Writing in the Wall Street Journal, Donald Luskin, chief investment officer at Trend Macrolytics, asked, “Should we be worried about an economic relapse like 1938?” Luskin remarked that the U.S. stock market lost 56 percent of its value by March 2009, whereas at the same point during the Great Depression, stocks were down 49 percent. Fourteen months after the March low, however, stocks had gained nearly 80 percent, still 35 percent below the previous high. Luskin points out: “After the June, 1932 bottom in the Great Depression, stocks [also] rallied more than twice that, 177 percent … [but] were still down 61 percent from the 1929 peak."

Other popular mainstream economists are comparing the two periods, including Princeton economics professor Paul Krugman, here and here.
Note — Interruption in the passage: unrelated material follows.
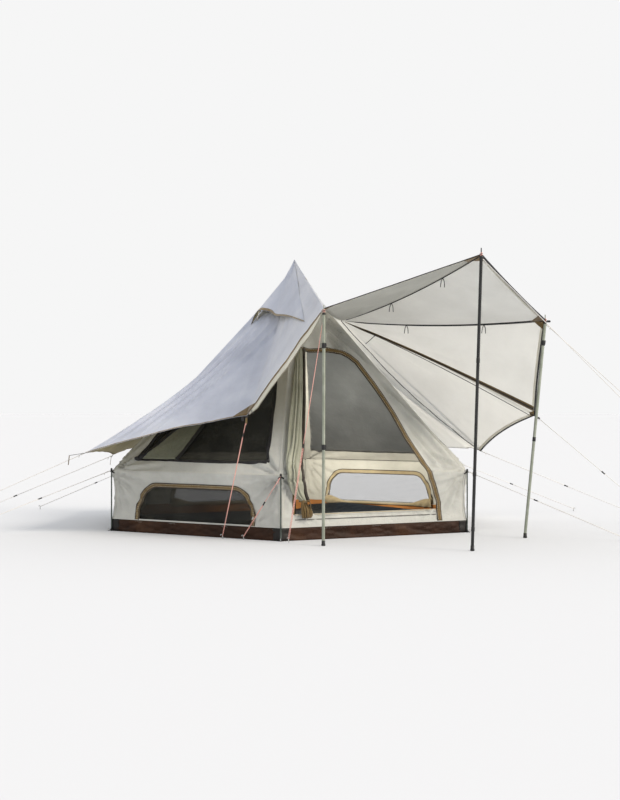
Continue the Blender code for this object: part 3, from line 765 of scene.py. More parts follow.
def makeSide(index):
    name = tent["sides"][index]
    bm = gridFromRows(sideRows(canvas["columns"], canvas["cell"]))
    for hole in [doorOutline()] if index == doorSide else [windowArch(), netOutline()]:
        cutGrid(bm, hole, False)
    side, area = finishCloth(name + "_canvas", bm, lambda x, y: canvasPoint(index, x, y), "canvas",
                             canvas["thickness"])
    register(side, "canvas", name + "_side")
    trims = [makeSideTapes(index)]
    if index != doorSide:
        makeNets(index)
        trims.append(makeWindowFlap(index))


def makeSideTapes(index):
    bm = bmesh.new()
    binding, black, seamCloth, zipCoil, pale = range(5)
    top = eave + slopeLength * 0.985
    seam, end = canvas["seam"], canvas["eaveEnd"]
    for side in (-1, 1):
        for edge in ([(side * (halfWidth(h) - seam), h) for h in (window["low"], eave - 0.001)],
                     [(side * (halfWidth(eave) - seam), eave + 0.004),
                      (side * (halfWidth(top) - 0.004), top)]):
            addTape(bm, index, edge, **canvas["seamTape"], slot=seamCloth)
    for start, stop in [(-end, doorLeft(eave)), (0.615, end)] if index == doorSide else [(-end, end)]:
        addTape(bm, index, [(start, eave + 0.012), (stop, eave + 0.012)], 0.018, lift=0.0012,
                thickness=0.0016, slot=seamCloth)
    if index == doorSide:
        trim, lap = door["trim"], door["lap"]
        addTape(bm, index, doorEdge, trim, out=lap + trim / 2, crown=0.0015)
        for out in (0.004, trim - 0.003):
            addTape(bm, index, doorEdge, 0.007, out=lap + out, lift=0.0056, thickness=0.002, slot=zipCoil)
        for drop, wide, lift, slot in ((0.006, 0.02, 0.0022, seamCloth), (0.002, 0.007, 0.0042, pale),
                                       (0.048, 0.006, 0.0042, zipCoil)):
            edge = [(x, door["sill"] - drop) for x in (doorLeft(0.2), 0.67)]
            addTape(bm, index, edge, wide, lift=lift, slot=slot)
        left = [(doorLeft(h), h) for h in (door["sill"], eave - 0.002, eave + 0.004, door["topStart"])]
        for edge in (left[:2], left[2:] + [door["topLeft"]]):
            addTape(bm, index, edge, 0.022, out=-0.012, slot=binding)
    else:
        arch, trim, net = windowArch(), window["trim"], netOutline()
        for lift, edgeLift, slot in ((0.0018, 0.0058, binding), (-0.0058, -0.0078, pale)):
            addTape(bm, index, arch, trim, out=trim / 2 - 0.006, lift=lift, thickness=0.004, slot=slot)
            for out in (-0.001, trim - 0.008):
                addTape(bm, index, arch, 0.008, out=out, lift=edgeLift, thickness=0.002, slot=zipCoil)
        addTape(bm, index, [(-end, eave + 0.01), (end, eave + 0.01)], 0.006, lift=-0.0035, thickness=0.0018,
                slot=zipCoil)
        for a, b in zip(net, net[1:] + net[:1]):
            addTape(bm, index, [a, b], roofNet["tape"], lift=0.002, thickness=0.0016, slot=black)
    return makeTrim(tent["sides"][index] + "_tapes", bm,
                    ["binding", "blackWeb", "canvas", "zip", "innerBinding"], "canvas")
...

In closing one of his op-ed pieces for the New York Times, Krugman asked: “How bad will it be? Will it really be 1937 all over again? I don’t know. What I do know is that economic policy around the world has taken a major wrong turn, and that the odds of a prolonged slump are rising by the day.”

Adam Shell, writing for USA Today, explained: “Consider the aftermath of the 1929 stock market crash. After an initial drop of nearly 48% the Dow enjoyed five bull market rallies, with gains ranging from 23.4% to 48%, [according to the] Dow Jones Indexes. But each rebound was followed by a sizable relapse, with declines from 37.4% to 53.6%. Each relapse led to lower lows and the Dow’s eventual record bear market decline of 89.2%”

With weak numbers coming from manufacturing, retail sales, factory orders, employment, auto and home sales, even former Fed Chairman Alan Greenspan was forced to admit that the economy has hit an “invisible wall.”

Edward Yardeni points out other similarities with the Great Depression and today. “Obama is anti-business, and business is anti-Obama; this is the ‘meme du jour’” reflecting the anti-business stance taken by the Roosevelt administration at the bottom of the Great Depression. And in a note to its subscribers, InformedTrades.com stressed the similarities:

 

Both were preceded by an extensive period of credit-fueled bubbles. Before there was the Great Depression there was the Roaring ’20s; likewise, before Depression 2.0 were the Greenspan NASDAQ and housing bubbles. Consistent with Austrian business cycle theory, the end result of a credit-fueled bubble will be a corrective recession that purges out the malinvestments resulting from an excessive expansion of the money supply.

Both were marked by government interventionist policies designed to prevent falling asset prices. For instance, bans on short selling occurred in 2008 and at the beginning of the Great Depression. Likewise, stimulus packages were the prescribed remedy at the onset of the Great Depression, and are in vogue once again now. It’s worth noting they were unsuccessful back then, and don’t appear to be succeeding now.

Noted Harvard economist Niall Ferguson took the comparison one step further, building the case that this recession could be even worse than the Great Depression. Under Roosevelt, deficits peaked at 5.6 percent in 1934, and the federal debt rose only slightly before World War II. He said, “It was the war that saw the US embark on fiscal expansions of the sort we have seen since 2007. So what we are witnessing today has less to do with the 1930s than with the 1940s: it is world war finance without the war.” (Emphasis added.)

Thomas DiLorenzo, professor of economics at Loyola College, reviews the policy decisions made under the current administration as being exactly the opposite of those needed to revive the economy, including more centralized power being given to the Fed despite it’s critical role in creating the bubble in the first place, expanding FDIC insurance guarantees that increase the moral hazard involved in making risky loans rather than decrease it, increasing taxes instead of cutting them, “soaking the rich” rather then letting them invest their capital in new jobs and equipment, increasing public works projects that takes capital away from the private sector, keeping prices and wages above market-clearing levels, and “demonizing the entire American capitalist system as a means of shifting the blame for the economic crisis that its own … policies have created.”  

Neeraj Chaudhary, an Investment Consultant with Peter Schiff’s Euro Pacific Capital, concluded in its recent client newsletter, “I remain concerned that Great Depression II could develop into something far more devastating that its predecessor.”

The S&P 500 stock market index is often considered a “predictor” of coming economic behavior. This chart presents a “most worrisome analogue,” according to Luskin. “Over the last year the stock market has followed a path eerily similar to 1937…. Will we continue on the path that led the correction of 1937 into a collapse in 1938?”

Ferguson says that “the remedy for such fears must be [a] … policy regime-change.… The choice [is not] between stimulus and austerity, it [is] between policies that boost private sector confidence and those that kill it.”